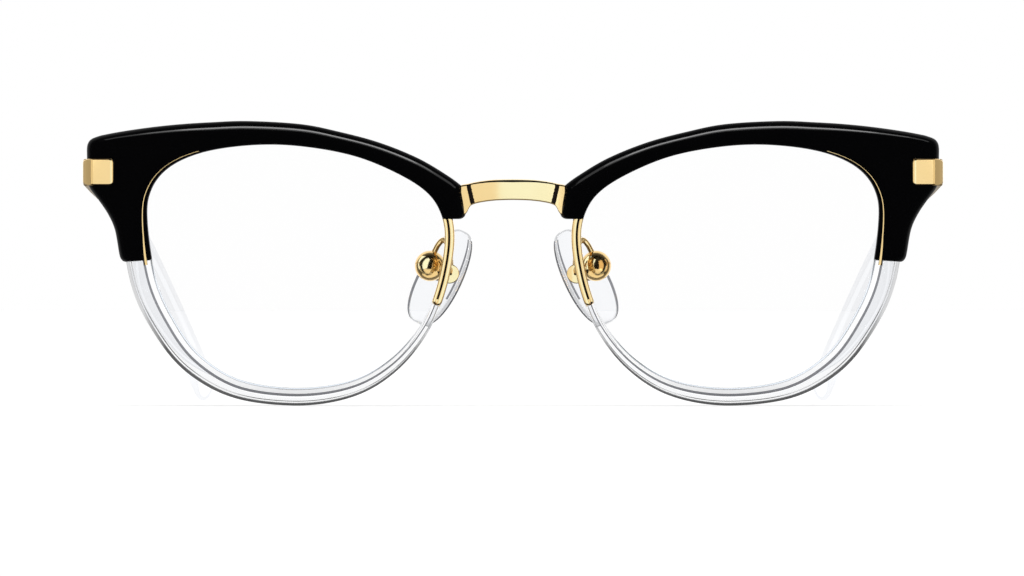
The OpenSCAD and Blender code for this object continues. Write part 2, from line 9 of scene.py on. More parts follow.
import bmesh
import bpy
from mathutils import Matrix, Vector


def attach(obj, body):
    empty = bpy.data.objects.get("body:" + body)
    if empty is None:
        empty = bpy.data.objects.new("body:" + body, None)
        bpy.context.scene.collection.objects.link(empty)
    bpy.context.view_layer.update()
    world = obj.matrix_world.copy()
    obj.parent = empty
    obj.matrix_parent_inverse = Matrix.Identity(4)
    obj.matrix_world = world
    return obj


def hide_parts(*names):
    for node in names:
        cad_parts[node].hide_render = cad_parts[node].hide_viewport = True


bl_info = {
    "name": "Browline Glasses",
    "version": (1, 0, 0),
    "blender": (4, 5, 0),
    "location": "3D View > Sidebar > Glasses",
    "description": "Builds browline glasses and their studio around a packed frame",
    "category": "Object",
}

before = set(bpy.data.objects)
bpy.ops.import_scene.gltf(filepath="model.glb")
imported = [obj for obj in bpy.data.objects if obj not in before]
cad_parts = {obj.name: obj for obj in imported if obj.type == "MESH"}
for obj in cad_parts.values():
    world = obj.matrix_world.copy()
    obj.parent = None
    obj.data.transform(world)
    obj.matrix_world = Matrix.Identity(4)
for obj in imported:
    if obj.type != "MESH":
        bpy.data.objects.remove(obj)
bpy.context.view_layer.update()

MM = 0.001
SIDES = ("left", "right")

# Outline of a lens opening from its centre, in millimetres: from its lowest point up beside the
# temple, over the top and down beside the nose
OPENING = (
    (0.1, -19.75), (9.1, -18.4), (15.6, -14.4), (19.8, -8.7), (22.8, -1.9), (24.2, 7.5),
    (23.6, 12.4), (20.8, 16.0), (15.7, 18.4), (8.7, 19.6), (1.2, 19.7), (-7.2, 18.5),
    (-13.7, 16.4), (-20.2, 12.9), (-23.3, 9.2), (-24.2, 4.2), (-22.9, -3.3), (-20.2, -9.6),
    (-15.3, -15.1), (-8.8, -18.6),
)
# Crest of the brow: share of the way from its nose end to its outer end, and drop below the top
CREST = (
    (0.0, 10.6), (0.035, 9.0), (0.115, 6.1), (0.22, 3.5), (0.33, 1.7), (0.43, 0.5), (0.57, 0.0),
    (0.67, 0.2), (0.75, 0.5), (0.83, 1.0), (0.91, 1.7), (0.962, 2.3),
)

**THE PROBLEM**
Look at the material above and copy, word for word, its lines from the first through the one containing "if empty is".

**IN RESPONSE**
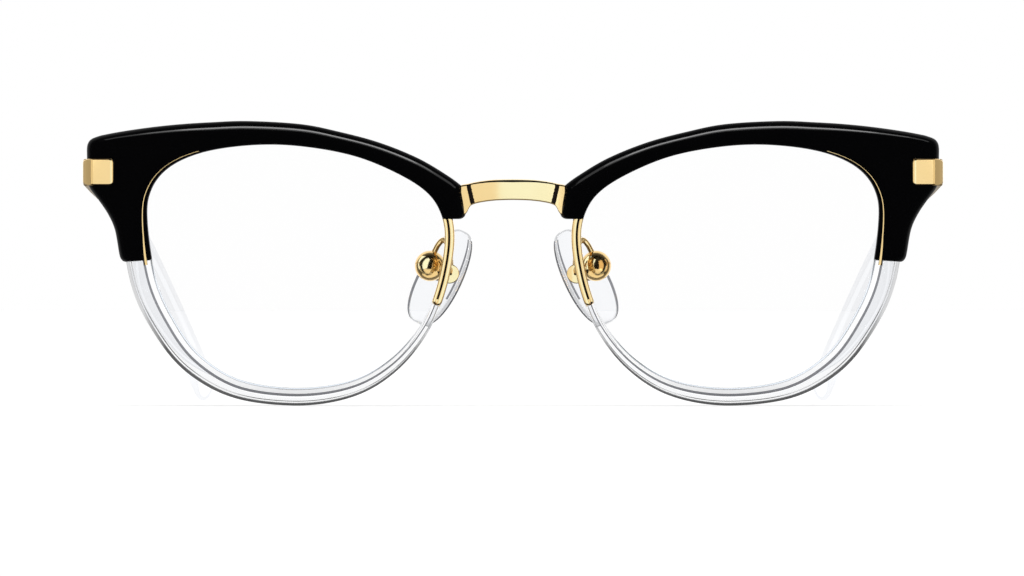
The OpenSCAD and Blender code for this object continues. Write part 2, from line 9 of scene.py on. More parts follow.
import bmesh
import bpy
from mathutils import Matrix, Vector


def attach(obj, body):
    empty = bpy.data.objects.get("body:" + body)
    if empty is None:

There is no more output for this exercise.